With their third studio album, the Amazing have only seemed to improve on the sound that they've been procuring since their formation in 2009. Comprised of members of Dungen and Granada, the effervescent, mid-tempo indie quintet paints a picture of a long, mellow journey through a poppy field with Picture You, their new 10-track full-length that's out today (Feb. 17) via Partisan Records. We are constantly recommending new music to listen to, but if we do one thing right today, it's to tell you that you need to give this record a spin.

The spacey first track, "Broken," immediately sets the mood for an uninterrupted, relaxing listen. Leading man Christoffer Gunrup's subdued voice pairs perfectly with the band's weaving instrumentals, sounds that are reminiscent of Real Estate; Alexis Benson's female counter-vocals are beautifully executed to boot, and the clean drumming of Moussa Fadera is notable throughout the record. In fact, the entire LP was recorded so crisp and flawlessly that it's hard to believe it was completed in a span of just three days.

The title track makes it clear why it was chosen to represent the album: It is single-worthy in every sense of the word.

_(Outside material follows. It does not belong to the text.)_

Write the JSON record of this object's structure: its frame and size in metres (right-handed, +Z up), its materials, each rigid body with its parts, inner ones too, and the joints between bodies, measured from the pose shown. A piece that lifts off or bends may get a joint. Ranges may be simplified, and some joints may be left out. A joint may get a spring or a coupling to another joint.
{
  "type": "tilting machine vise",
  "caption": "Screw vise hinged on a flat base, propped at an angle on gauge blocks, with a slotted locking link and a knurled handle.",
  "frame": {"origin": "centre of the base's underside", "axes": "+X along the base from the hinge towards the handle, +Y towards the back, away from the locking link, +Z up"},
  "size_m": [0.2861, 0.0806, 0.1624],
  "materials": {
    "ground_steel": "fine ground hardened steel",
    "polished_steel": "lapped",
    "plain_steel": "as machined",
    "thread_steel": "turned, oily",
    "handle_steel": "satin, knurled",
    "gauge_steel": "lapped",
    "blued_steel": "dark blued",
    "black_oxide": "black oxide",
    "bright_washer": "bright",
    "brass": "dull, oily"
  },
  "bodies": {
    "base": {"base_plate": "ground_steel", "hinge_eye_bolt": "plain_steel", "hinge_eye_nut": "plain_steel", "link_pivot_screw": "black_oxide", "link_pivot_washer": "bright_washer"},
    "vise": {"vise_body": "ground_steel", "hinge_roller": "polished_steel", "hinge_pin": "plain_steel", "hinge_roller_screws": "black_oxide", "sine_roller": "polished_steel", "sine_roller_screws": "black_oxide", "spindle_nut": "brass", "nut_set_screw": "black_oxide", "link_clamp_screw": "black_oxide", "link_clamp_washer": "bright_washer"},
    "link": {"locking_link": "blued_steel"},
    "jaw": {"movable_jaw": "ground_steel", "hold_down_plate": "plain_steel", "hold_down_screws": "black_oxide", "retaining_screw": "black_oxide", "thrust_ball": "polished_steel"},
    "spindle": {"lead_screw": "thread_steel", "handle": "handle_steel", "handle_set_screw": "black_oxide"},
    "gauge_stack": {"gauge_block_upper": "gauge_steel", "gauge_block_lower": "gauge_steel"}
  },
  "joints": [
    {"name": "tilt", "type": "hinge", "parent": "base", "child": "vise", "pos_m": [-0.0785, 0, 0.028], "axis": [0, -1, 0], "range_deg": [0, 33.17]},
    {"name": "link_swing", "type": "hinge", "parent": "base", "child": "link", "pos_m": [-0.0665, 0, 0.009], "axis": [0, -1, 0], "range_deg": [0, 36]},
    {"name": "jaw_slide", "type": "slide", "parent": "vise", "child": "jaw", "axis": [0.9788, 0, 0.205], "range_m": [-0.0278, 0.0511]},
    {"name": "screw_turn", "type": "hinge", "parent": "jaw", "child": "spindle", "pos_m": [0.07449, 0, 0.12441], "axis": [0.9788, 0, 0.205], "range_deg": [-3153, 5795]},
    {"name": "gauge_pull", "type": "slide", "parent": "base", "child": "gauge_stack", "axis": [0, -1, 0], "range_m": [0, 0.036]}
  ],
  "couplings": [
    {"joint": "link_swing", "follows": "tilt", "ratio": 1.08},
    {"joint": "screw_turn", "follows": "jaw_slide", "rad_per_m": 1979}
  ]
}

It's catchy, and again, sounds like something that Real Estate's Matt Mondanile would create, up until the extended instrumental jam that runs for nearly the entire second half of the track, pushing the song's runtime to nearly 10 minutes in length. The guitar work of Reine Fiske really shines through here, clearly hearkening his previous work with Dungen.

The third track, "Circles," is a song that you could easily get lost in; the quiet, passionately sad tune is one of the most beautiful songs on the album. It's an apologetic anthem to failing in life ... and possibly love.

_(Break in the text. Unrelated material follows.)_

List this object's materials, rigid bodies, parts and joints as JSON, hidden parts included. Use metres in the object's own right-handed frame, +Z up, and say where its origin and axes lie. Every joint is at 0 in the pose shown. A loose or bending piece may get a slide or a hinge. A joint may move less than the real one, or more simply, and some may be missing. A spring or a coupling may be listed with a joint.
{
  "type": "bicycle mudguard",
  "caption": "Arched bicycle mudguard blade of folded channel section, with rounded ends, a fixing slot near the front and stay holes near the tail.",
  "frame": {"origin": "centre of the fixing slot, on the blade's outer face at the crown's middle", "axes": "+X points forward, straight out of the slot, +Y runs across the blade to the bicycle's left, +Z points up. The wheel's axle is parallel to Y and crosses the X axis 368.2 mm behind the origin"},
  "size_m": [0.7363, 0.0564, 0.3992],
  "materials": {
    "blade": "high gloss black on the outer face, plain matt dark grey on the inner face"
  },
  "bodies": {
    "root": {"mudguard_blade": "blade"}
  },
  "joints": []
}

"Safe Island" is another one of their lengthier tracks with a psychedelic intro that helps set the pace for the instrumentals that follow -- although "psychedelic" is a term that Gunrup isn't too fond of. The song seems to be inspired by My Bloody Valentine, and as a matter of fact, Gunrup often claims MBV as one of his personal influences. The overall elevated nature of the slightly more energetic track makes for a good mid-album pick-me-up.

Vocals are a distant counterpart on "To Keep It Going," which focuses more on the elated, floating cymbal crashes and instrumental harmonies in the form of synths andkeys. This is one of those songs that you can only hope to see in a live setting.

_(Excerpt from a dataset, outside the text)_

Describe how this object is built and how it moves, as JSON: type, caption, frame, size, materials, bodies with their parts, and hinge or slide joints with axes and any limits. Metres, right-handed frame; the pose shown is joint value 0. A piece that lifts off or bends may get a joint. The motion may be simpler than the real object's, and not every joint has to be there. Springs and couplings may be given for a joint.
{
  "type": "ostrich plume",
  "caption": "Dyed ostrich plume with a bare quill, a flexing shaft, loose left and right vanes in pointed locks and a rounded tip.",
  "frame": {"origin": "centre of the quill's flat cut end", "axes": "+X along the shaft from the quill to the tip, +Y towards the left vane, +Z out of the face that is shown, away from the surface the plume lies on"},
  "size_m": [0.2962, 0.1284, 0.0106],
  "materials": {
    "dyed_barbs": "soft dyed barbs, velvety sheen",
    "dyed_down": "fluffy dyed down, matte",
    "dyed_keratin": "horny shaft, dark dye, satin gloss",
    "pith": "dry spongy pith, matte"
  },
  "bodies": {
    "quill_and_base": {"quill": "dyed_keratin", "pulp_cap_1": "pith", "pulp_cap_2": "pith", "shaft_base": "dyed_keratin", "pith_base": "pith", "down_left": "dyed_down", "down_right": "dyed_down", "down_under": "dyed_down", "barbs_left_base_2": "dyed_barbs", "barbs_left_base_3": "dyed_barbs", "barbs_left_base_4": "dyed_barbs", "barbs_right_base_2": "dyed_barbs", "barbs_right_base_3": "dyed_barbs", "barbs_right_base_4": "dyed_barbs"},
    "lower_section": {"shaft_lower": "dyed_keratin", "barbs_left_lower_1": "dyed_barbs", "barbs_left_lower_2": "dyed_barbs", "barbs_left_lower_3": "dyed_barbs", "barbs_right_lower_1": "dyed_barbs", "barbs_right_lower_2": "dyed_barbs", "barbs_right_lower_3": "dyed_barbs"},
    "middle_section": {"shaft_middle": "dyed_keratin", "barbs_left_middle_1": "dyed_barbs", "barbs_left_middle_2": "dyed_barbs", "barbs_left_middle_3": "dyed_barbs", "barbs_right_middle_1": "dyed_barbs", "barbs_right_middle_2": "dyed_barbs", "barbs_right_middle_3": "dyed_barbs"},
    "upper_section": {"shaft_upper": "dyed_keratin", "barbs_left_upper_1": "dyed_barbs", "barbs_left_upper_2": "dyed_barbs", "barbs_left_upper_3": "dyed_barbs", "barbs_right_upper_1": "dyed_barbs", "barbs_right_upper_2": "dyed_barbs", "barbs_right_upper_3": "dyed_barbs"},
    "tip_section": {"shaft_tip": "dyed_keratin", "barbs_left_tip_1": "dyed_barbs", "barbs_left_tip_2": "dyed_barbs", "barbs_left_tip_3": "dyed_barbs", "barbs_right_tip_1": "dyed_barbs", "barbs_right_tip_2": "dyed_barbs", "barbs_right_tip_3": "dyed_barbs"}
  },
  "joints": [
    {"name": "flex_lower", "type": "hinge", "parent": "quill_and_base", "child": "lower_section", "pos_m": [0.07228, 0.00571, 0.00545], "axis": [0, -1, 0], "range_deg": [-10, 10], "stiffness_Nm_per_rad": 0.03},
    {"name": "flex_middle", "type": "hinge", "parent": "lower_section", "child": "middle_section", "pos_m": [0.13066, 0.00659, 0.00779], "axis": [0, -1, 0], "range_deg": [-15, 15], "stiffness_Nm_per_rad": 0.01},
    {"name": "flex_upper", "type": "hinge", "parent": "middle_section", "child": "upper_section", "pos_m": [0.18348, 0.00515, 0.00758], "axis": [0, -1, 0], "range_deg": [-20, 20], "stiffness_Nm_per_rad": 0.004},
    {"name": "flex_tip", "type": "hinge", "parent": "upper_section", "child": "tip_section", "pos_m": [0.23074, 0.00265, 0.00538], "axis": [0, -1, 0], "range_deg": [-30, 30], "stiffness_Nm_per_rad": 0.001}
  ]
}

The sixth track, 'Fryshusfunk' is the most unique song on the album, taking the form of a very funky near-dance track. Gunrup's gentle voice will surely hold you back from breaking out into any kind of dance though, sorry for getting your hopes up. There's also a lengthy interlude that has no funky qualities whatsoever, followed by a guitar solo reminiscent of Pink Floyd and similar to what you heard going on in the second song.

"Tell Them You Can't Leave" takes the form of some of the other tracks, serving as a filler, leading to the beauty of "The Headless Boy," a song that sounds like something well-suited for a romance film (although the title and theme might not be as well-suited).

"Captured Light" is the album's ninth song, bearing heavy similarity to the album's "Safe Island," but with a slightly more prominent bass line. The cool, calm and collective jam at the end, along with Benson's "Ooohs," is one of the best outros to any song on this record; it's nearly two songs in one. With 2:35 remaining, a nearly brand new acoustic-like song begins to finish out the track. The 10th and final number, "Winter Dress," is a catchy send off, launching the listener into a plane of pure euphoria. Some of the sounds and key techniques give you the sense of being underwater; imagine floating in a crystal clear pool with this song blaring.

Picture You transcends atmospheres; get high to it, fall asleep to it, drive cross-country with it as your soundtrack, or even party with it. If the Amazing's direction remains where it's heading now, we can only expect bigger and better things from a band that cherishes the brightness in obscurity.